» **Objective**:
Find every line in the records that holds the string "nodes". Copy each one.

————

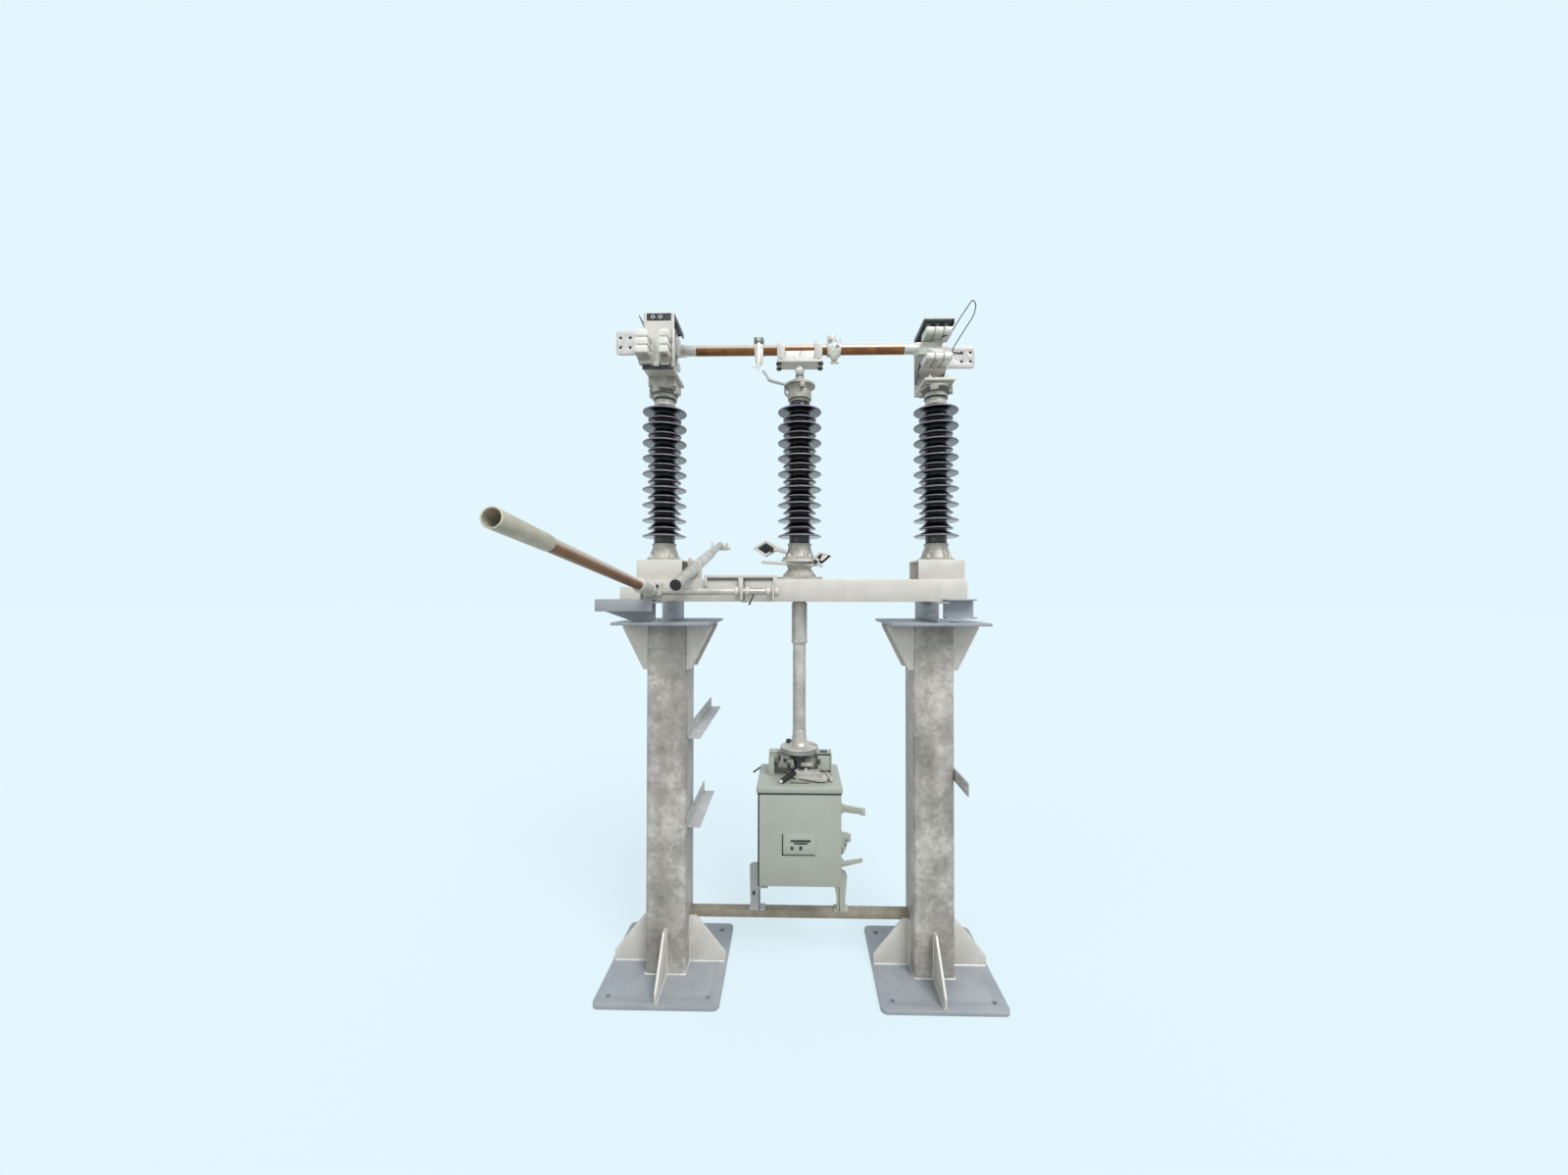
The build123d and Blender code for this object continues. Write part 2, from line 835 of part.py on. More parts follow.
def pipe_sleeve():
    z1 = beam_z - 6
    sleeve = ring_z(sleeve_radius, pipe_radius, z1 - sleeve_height, z1)
    return Pos(centre_x, 0, 0) * sleeve


def output_shaft():
    return Pos(centre_x, 0, 0) * rod(output_shaft_radius, lid_z, coupling_z)


# Operating box

def housing():
    half, deep = housing_width / 2, housing_depth / 2
    body = Pos(centre_x, 0, 0) * block(-half, half, -deep, deep, housing_bottom, lid_z)
    return fillet(body.edges().filter_by(Axis.Z), 8)


def lid():
    half, deep = housing_width / 2 + lid_overhang, housing_depth / 2 + lid_overhang
    body = Pos(centre_x, 0, 0) * block(-half, half, -deep, deep, lid_z, lid_top)
    body = fillet(body.edges().filter_by(Axis.Z), 10)
    return body - rod(output_shaft_radius + running_gap, lid_z - 1, lid_top + 1, centre_x)


def housing_leg(side):
    inner = housing_width / 2
    x0, x1 = inner, inner + leg_wall
    y0, y1 = bar_front, bar_front + bar_width
    leg = block(x0, x1, y0, y1, bar_top, leg_top)
    leg += block(x0, inner + leg_flange, y0, y0 + leg_wall, bar_top, leg_top)
    leg += block(inner - 24, inner + leg_flange, y0, y1, bar_top, bar_top + leg_wall)
    leg += block(inner - 30, inner, y0, y1, housing_bottom - leg_wall, housing_bottom)
    shape = leg if side > 0 else mirror(leg, Plane.YZ)
    return Pos(centre_x, 0, 0) * shape


def nameplate():
    front = -housing_depth / 2
    half = nameplate_width / 2
    middle = housing_bottom + nameplate_rise
    return Pos(centre_x, 0, 0) * block(-half, half, front - nameplate_thick, front,
                                         middle - nameplate_height / 2, middle + nameplate_height / 2)


def side_levers():
    """Two arms and a catch plate on the housing's right side."""
    face = housing_width / 2
    tip = face + side_lever_reach
    arm = housing_bottom + side_lever_rise
    upper = slab_xz([
        (face, arm - side_lever_height / 2), (tip, arm), (tip, arm + side_lever_height * 0.6),
        (face + side_lever_height / 3, arm + side_lever_height), (face, arm + side_lever_height * 1.2),
    ], -side_lever_y, -side_lever_y + side_lever_thick)
    foot_z = housing_bottom + side_lever_height / 2
    knee = face + side_lever_reach * 0.78
    lower = slab_xz([
        (face, foot_z), (face + side_lever_height / 2, foot_z), (knee, foot_z + side_lever_height * 0.8),
        (knee, foot_z + side_lever_height * 1.1), (face, foot_z + side_lever_height),
    ], -2 * side_lever_y, -2 * side_lever_y + side_lever_thick)
    low, high = housing_bottom + catch_rise, housing_bottom + catch_rise + catch_height
    catch = slab_xz([
        (face, low), (face + catch_width / 2, low + catch_width / 2),
        (face + catch_width, low + catch_height / 2), (face + catch_width, high), (face, high),
    ], -side_lever_y, -side_lever_y + side_lever_thick)
    return [Pos(centre_x, 0, 0) * piece for piece in (upper, lower, catch)]


def output_bracket():
    """Support yoke on the lid, left and right of the output coupling."""
    z1 = coupling_z - yoke_drop
    y0, y1 = yoke_front, yoke_back
    inner = y1 - yoke_wall
    pieces = []
    for way, reach, foot_length in ((1, yoke_right, yoke_right_foot), (-1, yoke_left, yoke_left_foot)):
        face = way * reach
        arm = block(face, face - way * yoke_wall, y0, y1, lid_top, z1)
        pieces.append(arm + block(face, face - way * foot_length, inner, y1, lid_top, z1))
    return [Pos(centre_x, 0, 0) * piece for piece in pieces]


def interlock_lever():
    x0, y0 = interlock_left, interlock_front
    plate = block(x0, x0 + interlock_length, y0, y0 + interlock_depth, lid_top, lid_top + interlock_height)
    x1, y1 = interlock_step_x, interlock_step_y
    plate += block(x1, x1 + interlock_step_length, y1, y1 + interlock_step_depth,
                   lid_top, lid_top + interlock_step_height)
    return Pos(centre_x, 0, 0) * plate


def lever_grip():
    turn = Rot(0, 0, grip_turn) * Rot(0, 90, 0)
    grip = Pos(grip_x, grip_y, lid_top + grip_radius + running_gap) * turn
    return Pos(centre_x, 0, 0) * grip * Cylinder(grip_radius, grip_length)


# Earthing switch, built upright and laid down about the shaft

def lowered(shape):
    turn = 90 - earth_rest_angle
    return Pos(0, shaft_y, shaft_z) * Rot(turn, 0, 0) * Pos(earth_blade_x, 0, 0) * shape


def earthing_shaft():
    return rod_x(shaft_radius, shaft_left, shaft_right, shaft_y, shaft_z)


def earthing_root():
    half = earth_hub_length / 2
    hub = rod_x(earth_hub_radius, -half, half, 0, 0)
    socket = rod(earth_socket_radius, shaft_radius, earth_root)
    body = hub + socket
    body -= rod_x(shaft_radius, -half - 1, half + 1, 0, 0)
    return lowered(body - rod(earth_tube_radius, earth_socket_floor, earth_root + 1))


def earthing_tube():
    top = earth_blade_length - earth_sleeve_length
    return lowered(ring_z(earth_tube_radius, earth_tube_radius - earth_tube_wall, earth_socket_floor, top))


def earthing_sleeve():
    z0 = earth_blade_length - earth_sleeve_length
    z1 = earth_blade_length
    wall = earth_sleeve_wall
    sleeve = turned([
        (earth_tube_radius - earth_tube_wall, z0),
        (earth_sleeve_root_radius, z0),
        (earth_sleeve_tip_radius, z1),
        (earth_sleeve_tip_radius - wall, z1),
        (earth_tube_radius - earth_tube_wall, z0 + 30),
    ])
    return lowered(sleeve)


def shaft_bearing(x, low, back):
    edge = shaft_radius + bearing_edge
    plate = block(x, x + bearing_strap, shaft_y - edge, back, low, shaft_z + edge)
    return plate - rod_x(shaft_radius + running_gap, x - 1, x + bearing_strap + 1, shaft_y, shaft_z)


def outer_bearing():
    """Long block on the outrigger's top leg."""
    x0 = shaft_left - outer_bearing_end
    z0 = outrigger_z + outrigger_height
    block_end = shaft_y + outer_bearing_half
    plate = block(x0, x0 + outer_bearing_length, shaft_y - outer_bearing_half, block_end, z0, shaft_z + 18)
    return plate - rod_x(shaft_radius + running_gap, x0 - 1, x0 + outer_bearing_length + 1, shaft_y, shaft_z)


def shaft_bearings():
    half = beam_depth / 2
    return [
        shaft_bearing(middle_bearing_x, beam_z + bearing_strap, -half),
        shaft_bearing(shaft_right - 2.5 * bearing_strap, beam_z, -half),
        outer_bearing(),
    ]


# Interphase linkage tube

def along_link(shape):
    return Pos(link_x, link_front, link_front_z) * Rot(link_rise - 90, 0, 0) * shape


def linkage_tube():
    length = (link_back - link_front) / cos(radians(link_rise))
    thin = (link_thin_from - link_front) / cos(radians(link_rise))
    tube = turned([
        (link_radius - link_wall, 0), (link_radius, 0), (link_radius, thin),
        (link_thin_radius, thin + 6), (link_thin_radius, length),
        (link_thin_radius - link_wall, length), (link_thin_radius - link_wall, thin - 6),
        (link_radius - link_wall, thin - 12),
    ])
    return along_link(tube)


def link_z(y):
    return link_front_z + (y - link_front) * sin(radians(link_rise)) / cos(radians(link_rise))


def linkage_clamp():
    half = link_radius + link_clamp_wall
    deep = link_clamp_length / 2
    top = link_z(deep) + half
    saddle = block(link_x - half, link_x + half, -deep, deep, beam_top, top)
    return saddle - along_link(Cylinder(link_radius, 4 * (link_back - link_front)))


def main():
    os.makedirs("parts", exist_ok=True)
    saved("left_base_plate", base_plate(0))
    saved("right_base_plate", base_plate(right_pedestal_x))
    saved("base_gussets", joined(base_gussets(0) + base_gussets(right_pedestal_x)))
    saved("left_column", column(0))
    saved("right_column", column(right_pedestal_x))
    saved("cap_plates", joined([cap_plate(0), cap_plate(right_pedestal_x)]))
    saved("cap_gussets", joined(cap_gussets(0) + cap_gussets(right_pedestal_x)))
    saved("cross_bar", cross_bar())
    saved("mechanism_rails", joined(mechanism_rails()))
    saved("column_lug", column_lug())
    saved("left_cross_channel", cross_channel(left_post_x, -1))
    saved("right_cross_channel", cross_channel(right_post_x, 1))
    saved("right_outrigger", right_outrigger())
    saved("shaft_outrigger", shaft_outrigger())
    saved("base_beam", base_beam())
    saved("pedestal_boxes", joined([pedestal_box(left_post_x), pedestal_box(right_post_x)]))
    saved("centre_bearing", centre_bearing())
    sides = (
        ("left", left_post_x, left_pad_reach, left_pad_rise, left_base_rise),
        ("right", right_post_x, right_pad_reach, right_pad_rise, right_base_rise),
    )
    for name, x, reach, rise, base_rise in sides:
        saved(f"{name}_foot", foot(x, box_top, foot_height))
        saved(f"{name}_insulator", insulator(x))
        saved(f"{name}_cap", outer_cap(x, base_rise))
        saved(f"{name}_jaw_frame", placed_jaw(jaw_frame(base_rise), name))
        saved(f"{name}_fingers", joined([placed_jaw(piece, name) for piece in jaw_fingers()]))
        saved(f"{name}_terminal_pad", placed_jaw(terminal_pad(reach, rise), name))
    saved("earthing_contact", joined(earthing_contact()))
    saved("turning_lever", turning_lever())
    lever_top = lever_z + lever_thick
    saved("centre_foot", foot(centre_x, lever_top, insulator_z - lever_top))
    saved("centre_insulator", insulator(centre_x))
    saved("centre_cap", centre_cap())
    saved("blade_bracket", blade_bracket())
    saved("blade_straps", joined([blade_strap(-strap_offset), blade_strap(strap_offset)]))
    saved("blade_tube", blade_tube())
    saved("blade_ends", joined([blade_end(-1), blade_end(1)]))
    saved("blade_clamps", joined([left_blade_clamp(), right_blade_clamp()]))
    saved("crank_arm", crank_arm())
    saved("drive_pipe", drive_pipe())
    saved("pipe_couplings", joined([pipe_coupling(), pipe_sleeve()]))
    saved("output_shaft", output_shaft())
    saved("box_housing", housing())
    saved("box_lid", lid())
    saved("box_legs", joined([housing_leg(-1), housing_leg(1)]))
    saved("nameplate", nameplate())
    saved("side_levers", joined(side_levers()))
    saved("output_bracket", joined(output_bracket()))
    saved("interlock_lever", interlock_lever())
    saved("lever_grip", lever_grip())
    saved("earthing_shaft", earthing_shaft())
    saved("earthing_root", earthing_root())
    saved("earthing_tube", earthing_tube())
    saved("earthing_sleeve", earthing_sleeve())
    saved("shaft_bearings", joined(shaft_bearings()))
    saved("linkage_tube", linkage_tube())
    saved("linkage_clamp", linkage_clamp())


main()
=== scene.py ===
# Three-post disconnect switch on two pedestals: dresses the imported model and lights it.
import json
import math

import bmesh
import bpy
from mathutils import Matrix, Vector

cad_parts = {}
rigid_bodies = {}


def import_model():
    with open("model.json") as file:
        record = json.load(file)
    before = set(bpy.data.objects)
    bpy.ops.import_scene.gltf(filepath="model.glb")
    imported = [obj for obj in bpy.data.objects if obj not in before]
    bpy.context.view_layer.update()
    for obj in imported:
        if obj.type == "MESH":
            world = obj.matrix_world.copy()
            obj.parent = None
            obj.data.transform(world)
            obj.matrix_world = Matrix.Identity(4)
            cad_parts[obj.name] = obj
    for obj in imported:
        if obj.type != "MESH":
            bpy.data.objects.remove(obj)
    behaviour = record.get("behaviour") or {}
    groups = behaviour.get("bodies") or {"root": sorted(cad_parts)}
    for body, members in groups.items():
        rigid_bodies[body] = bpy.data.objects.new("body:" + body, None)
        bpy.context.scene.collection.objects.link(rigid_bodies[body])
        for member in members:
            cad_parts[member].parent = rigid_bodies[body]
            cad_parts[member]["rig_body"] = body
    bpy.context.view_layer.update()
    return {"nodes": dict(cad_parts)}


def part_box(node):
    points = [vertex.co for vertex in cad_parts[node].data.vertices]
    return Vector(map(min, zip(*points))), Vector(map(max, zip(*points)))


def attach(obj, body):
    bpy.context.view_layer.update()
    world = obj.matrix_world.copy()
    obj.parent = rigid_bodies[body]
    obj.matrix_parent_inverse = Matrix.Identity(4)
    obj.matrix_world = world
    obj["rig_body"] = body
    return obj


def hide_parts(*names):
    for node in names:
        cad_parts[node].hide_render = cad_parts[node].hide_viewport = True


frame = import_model()
mm = 0.001
bodyOf = {node: ob["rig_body"] for node, ob in frame["nodes"].items()}


def hexColour(text):
    # sRGB hex to the linear values that sockets take
    values = [int(text[i:i + 2], 16) / 255 for i in (1, 3, 5)]
    return tuple(v / 12.92 if v <= 0.04045 else ((v + 0.055) / 1.055) ** 2.4 for v in values) + (1.0,)


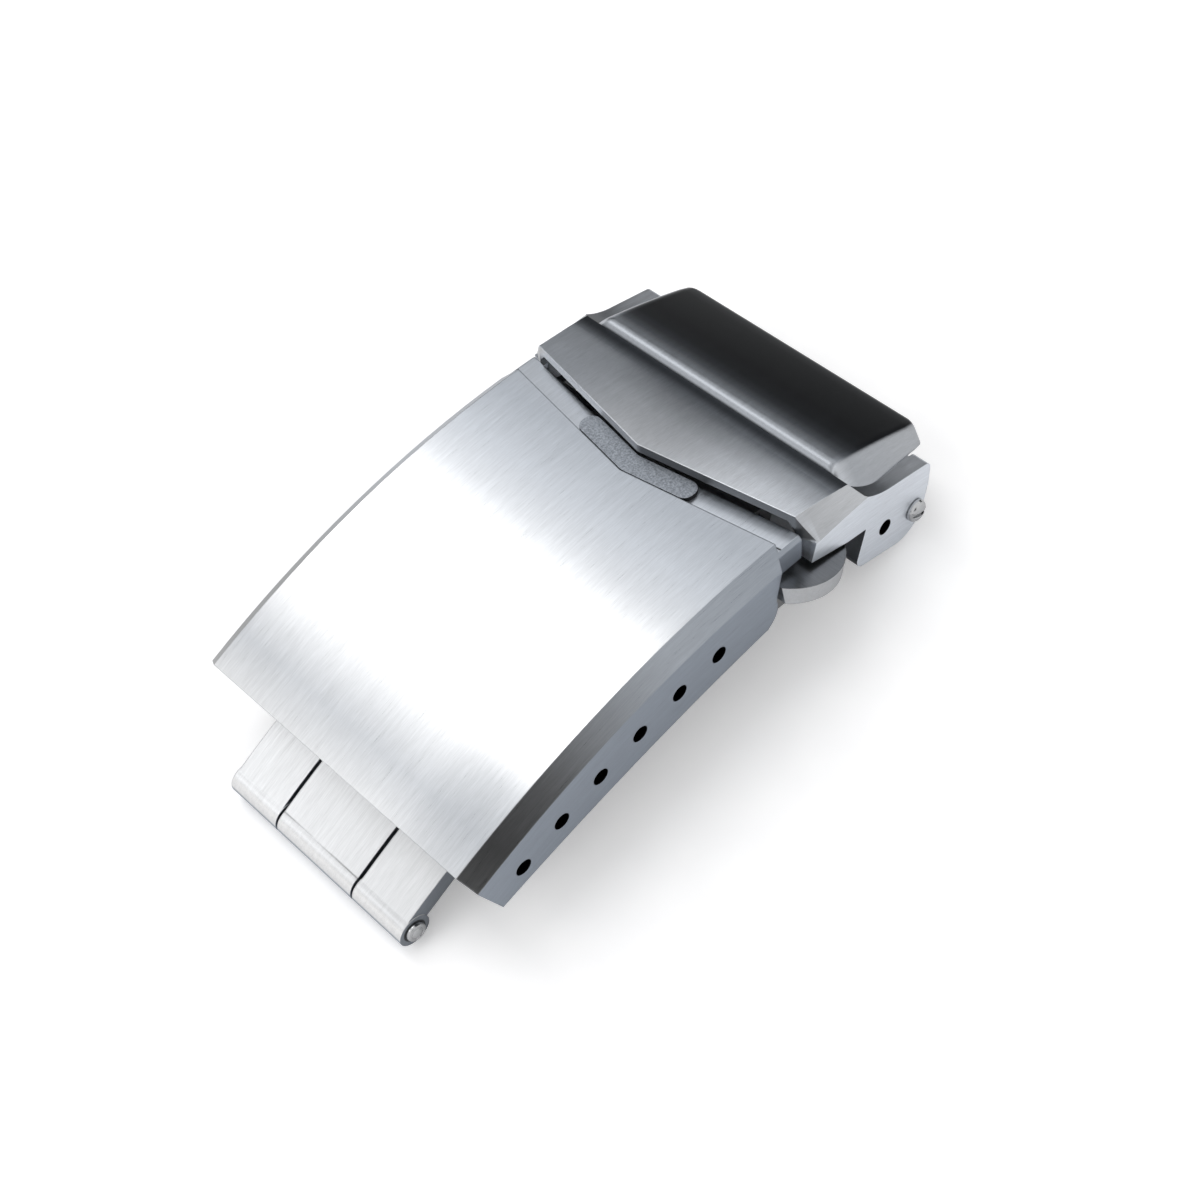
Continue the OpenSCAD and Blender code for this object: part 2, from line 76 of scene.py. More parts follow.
def add_camera():
    """The photograph's view, for a square image."""
    azimuth, elevation, roll = (math.radians(a) for a in (-32.064, 55.480, -16.126))
    target, distance = Vector((0.0016239, -0.0002950, 0.0009334)), 0.104015
    back = Vector((
        math.sin(azimuth) * math.cos(elevation), -math.cos(azimuth) * math.cos(elevation), math.sin(elevation)
    ))
    right = Vector((math.cos(azimuth), math.sin(azimuth), 0))
    up = back.cross(right)
    tilted_right = right * math.cos(roll) + up * math.sin(roll)
    tilted_up = up * math.cos(roll) - right * math.sin(roll)
    data = bpy.data.cameras.new("camera")
    data.lens, data.sensor_width = 59.0793, 36
    data.clip_start, data.clip_end = 0.005, 20
    camera = bpy.data.objects.new("camera", data)
    turn = Matrix((tilted_right, tilted_up, back)).transposed()
    camera.matrix_world = Matrix.Translation(target + back * distance) @ turn.to_4x4()
    scene.collection.objects.link(camera)
    scene.camera = camera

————

» **Solution**:
    return {"nodes": dict(cad_parts)}
bodyOf = {node: ob["rig_body"] for node, ob in frame["nodes"].items()}